I'd also note that the hybrid/fuel economy example is actually a negative one for 'self induced' innovation in private industry: fuel economies have been improving largely due to CAFE style fuel economy legislation, not competition.

Roger Pielke, Jr. said...

Richard Tol, the prickly climate economist, has taken to Twitter to complain about this post.

He will continue to have an open invitation to explain where the post (and continuing analysis) is wrong -- all I see so far is violent agreement (e.g., #37).

Richard S J Tol said...

-43- Roger
Your post seems to argue that Hooters disproves economic theory.

Roger Pielke, Jr. said...

-44-Richard

No, it doesn't.

It just says that economic theory does not explain innovation -- and all of the papers, texts and other materials that you have kindly shared appear to agree. Though it is the case that some economists and many policy makers have been confused into thinking otherwise.

Thanks.

Richard S J Tol said...

-45-
Now you're just projecting your preconceived notions.

For instance, you tweeted a passage of Acemoglu in which he explains that the economic analysis of public policy for innovation is not as mature as the economic analysis of fiscal policy -- which means exactly that.

Roger Pielke, Jr. said...

-46-Richard

Twitter is not a great venue for an exchange (but it is good for slanging, I see;-) ... If you'd like to say something substantive, this would be the place.

More to come soon on Acemoglu and the other readings you asked me to look at.

Thanks.

Reiner Grundmann said...

Roger
I wonder why you are so interested in economics when trying to understand innovation. Why not look at the history and sociology of science and technology?

Roger Pielke, Jr. said...

-48-Reiner

A good question ... the simple answer is that economics has been the dominant theoretical framework for innovation-related policies, which have centered on technology (dictionary definition) as kit based on a linear model of innovation.

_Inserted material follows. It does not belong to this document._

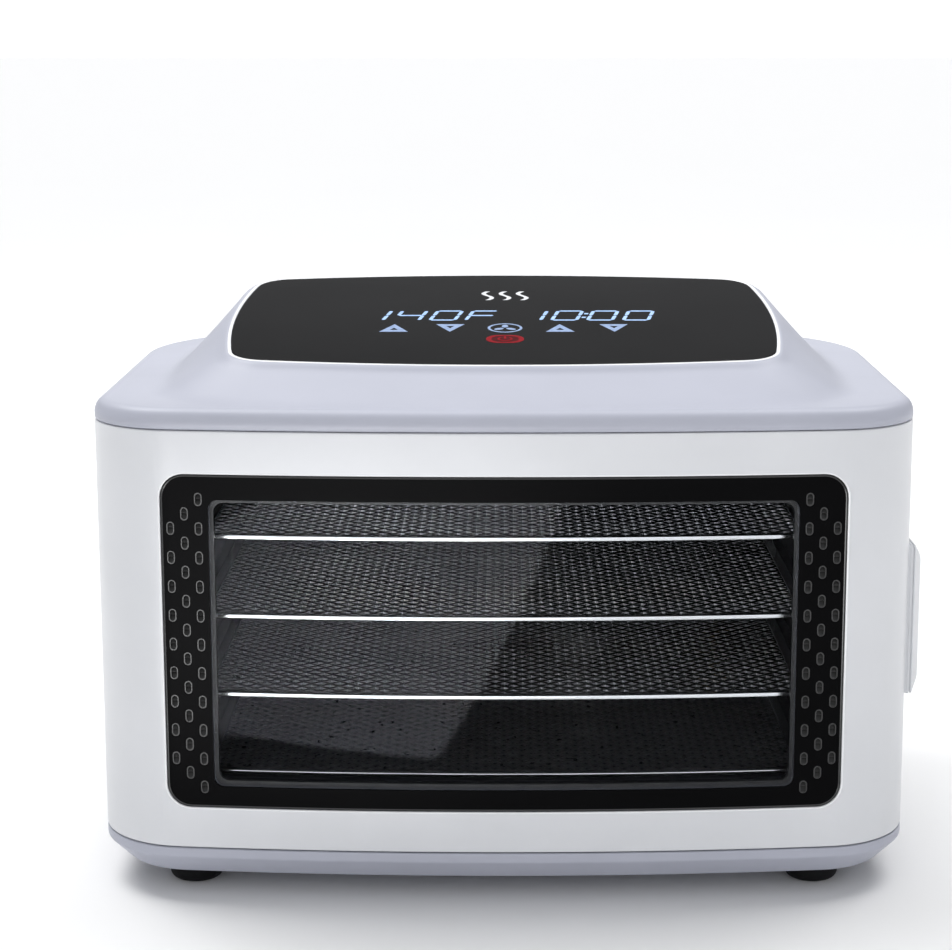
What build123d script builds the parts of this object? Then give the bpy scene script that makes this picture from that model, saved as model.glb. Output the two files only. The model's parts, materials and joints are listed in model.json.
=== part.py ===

More on this to come ... Thanks!

Carrick said...

I dunna. Most of those bazookas are fake. Looks like technological innovate to me.

Mark B. said...

-50- Carrick

The technological innovation is in the bra - the bazookas are (usually) real.

SUT said...

Some waitresses sing jazz, Johnny Rockets breaks into doo-wop every hour, some bars have a comedian with a two drink min. The atmosphere is competing for *entertainment* dollars which is applied as a premium to food and drink bill, then distributed to labor, hopefully again with some of premium added to reflect what their skill, or natural endowment brought to the table.
As you've noted sex sells, but it's really more inustry specific than that - every restaurant owner staffs to the preferences of their core clientele, and specifically attractive women have always been known to fill seats.
One of the closest biz models to Hooters is Starbucks. It's really the commidified delivery of an experience that can be marketed succesffully almost anywhere, just in starbucks it's more about euro-cafe culture, whereas hooters has a more Clearwater FL culture, calling themselves 'delightfully tacky and unrefined'. (Ironically, it is Starbucks with a bare chested woman on its logo.)
So hiring attractive women and making them wear skimpy outfits is not a new idea, but building a whole brand around the idea of doing only that, and succesfully executing that in hundreds of locations. But they won't work everywhere - eg I doubt there's one in Berkley CA. Hooters doesn't thrive from a creating a preferrable experience in ALL markets; some people wouldn't be caught dead in one. The non-trivial activity that hooters hq needs to manage succesfully is enough upfront investments in new locations have to payoff. If the investor is wrong, and the community does not patron the restaurant, it must close at a loss. So, the profit hooters is making is for the million dollar, multi-year risk of selecting a new branch.
Again, the idea of the restaurant isn't innovative, but it is succesful in a competitve market over the long term? The idea, like all chains is just a template, for entrepreneurs at the community-level to match with consumer preferences. It is this process, not the genius of the concept that gives hooters a constant toehold in the US restaurant/entertainemnt market.